◆ TASK TO COMPLETE
All lines from the one with "crown.position.y = -Math.round((crownBox.min.y" through the one with "before = set(bpy.data.objects)", and only those, are to be reproduced exactly, both ends included.

◆ RAW DATA

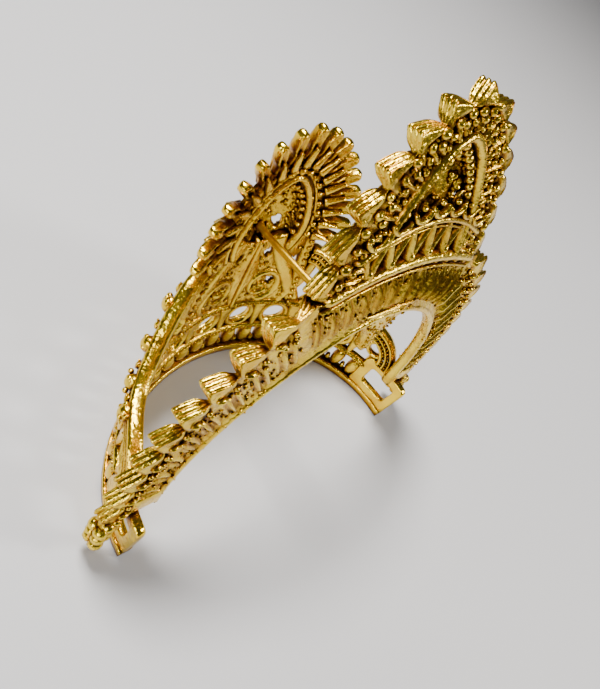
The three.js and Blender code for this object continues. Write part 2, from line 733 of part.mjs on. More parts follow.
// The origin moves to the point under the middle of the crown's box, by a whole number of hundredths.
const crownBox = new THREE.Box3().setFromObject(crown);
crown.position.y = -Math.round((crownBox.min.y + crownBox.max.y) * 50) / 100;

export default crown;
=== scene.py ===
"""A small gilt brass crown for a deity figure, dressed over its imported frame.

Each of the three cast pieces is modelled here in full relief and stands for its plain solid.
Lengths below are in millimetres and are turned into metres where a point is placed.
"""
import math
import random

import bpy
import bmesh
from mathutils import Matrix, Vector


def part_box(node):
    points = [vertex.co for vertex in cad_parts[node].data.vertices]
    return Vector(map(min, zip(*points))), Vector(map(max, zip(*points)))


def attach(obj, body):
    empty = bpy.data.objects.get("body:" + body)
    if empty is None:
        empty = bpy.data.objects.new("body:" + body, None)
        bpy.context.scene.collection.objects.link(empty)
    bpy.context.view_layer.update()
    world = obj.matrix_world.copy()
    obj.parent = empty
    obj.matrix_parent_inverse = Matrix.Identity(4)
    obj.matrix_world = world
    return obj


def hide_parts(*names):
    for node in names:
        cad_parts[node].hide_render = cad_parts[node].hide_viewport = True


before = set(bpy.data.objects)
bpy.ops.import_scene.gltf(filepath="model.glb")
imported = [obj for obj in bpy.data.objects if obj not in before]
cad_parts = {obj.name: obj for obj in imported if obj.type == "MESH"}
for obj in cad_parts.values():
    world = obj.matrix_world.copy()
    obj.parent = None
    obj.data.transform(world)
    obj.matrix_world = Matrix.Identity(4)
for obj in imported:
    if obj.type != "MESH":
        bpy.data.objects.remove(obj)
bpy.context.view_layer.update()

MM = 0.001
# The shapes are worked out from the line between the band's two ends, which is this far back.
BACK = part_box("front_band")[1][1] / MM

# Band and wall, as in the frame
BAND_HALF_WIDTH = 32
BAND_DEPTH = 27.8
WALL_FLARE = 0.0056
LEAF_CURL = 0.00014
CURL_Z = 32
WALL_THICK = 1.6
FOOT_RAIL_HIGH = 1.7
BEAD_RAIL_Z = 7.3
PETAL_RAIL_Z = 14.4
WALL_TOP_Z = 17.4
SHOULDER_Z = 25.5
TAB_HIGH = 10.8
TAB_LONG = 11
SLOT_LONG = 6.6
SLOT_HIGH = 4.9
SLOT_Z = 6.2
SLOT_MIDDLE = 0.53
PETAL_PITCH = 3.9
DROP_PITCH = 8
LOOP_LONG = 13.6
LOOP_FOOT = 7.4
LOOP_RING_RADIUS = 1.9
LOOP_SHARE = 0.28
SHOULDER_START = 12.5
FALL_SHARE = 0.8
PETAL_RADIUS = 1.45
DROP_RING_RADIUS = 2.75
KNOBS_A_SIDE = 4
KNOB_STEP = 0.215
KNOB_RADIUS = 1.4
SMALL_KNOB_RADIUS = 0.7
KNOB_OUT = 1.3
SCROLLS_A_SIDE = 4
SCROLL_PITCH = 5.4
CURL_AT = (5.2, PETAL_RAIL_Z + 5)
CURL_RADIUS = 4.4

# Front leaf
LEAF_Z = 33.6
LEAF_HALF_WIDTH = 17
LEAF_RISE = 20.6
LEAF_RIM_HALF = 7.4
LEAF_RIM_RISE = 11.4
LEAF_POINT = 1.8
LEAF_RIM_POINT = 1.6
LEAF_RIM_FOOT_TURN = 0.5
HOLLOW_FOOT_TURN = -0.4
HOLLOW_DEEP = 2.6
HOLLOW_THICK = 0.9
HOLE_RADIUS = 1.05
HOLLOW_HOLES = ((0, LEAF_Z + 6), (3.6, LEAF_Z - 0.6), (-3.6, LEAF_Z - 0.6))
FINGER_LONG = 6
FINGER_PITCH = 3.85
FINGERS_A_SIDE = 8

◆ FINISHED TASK
crown.position.y = -Math.round((crownBox.min.y + crownBox.max.y) * 50) / 100;

export default crown;
=== scene.py ===
"""A small gilt brass crown for a deity figure, dressed over its imported frame.

Each of the three cast pieces is modelled here in full relief and stands for its plain solid.
Lengths below are in millimetres and are turned into metres where a point is placed.
"""
import math
import random

import bpy
import bmesh
from mathutils import Matrix, Vector


def part_box(node):
    points = [vertex.co for vertex in cad_parts[node].data.vertices]
    return Vector(map(min, zip(*points))), Vector(map(max, zip(*points)))


def attach(obj, body):
    empty = bpy.data.objects.get("body:" + body)
    if empty is None:
        empty = bpy.data.objects.new("body:" + body, None)
        bpy.context.scene.collection.objects.link(empty)
    bpy.context.view_layer.update()
    world = obj.matrix_world.copy()
    obj.parent = empty
    obj.matrix_parent_inverse = Matrix.Identity(4)
    obj.matrix_world = world
    return obj


def hide_parts(*names):
    for node in names:
        cad_parts[node].hide_render = cad_parts[node].hide_viewport = True


before = set(bpy.data.objects)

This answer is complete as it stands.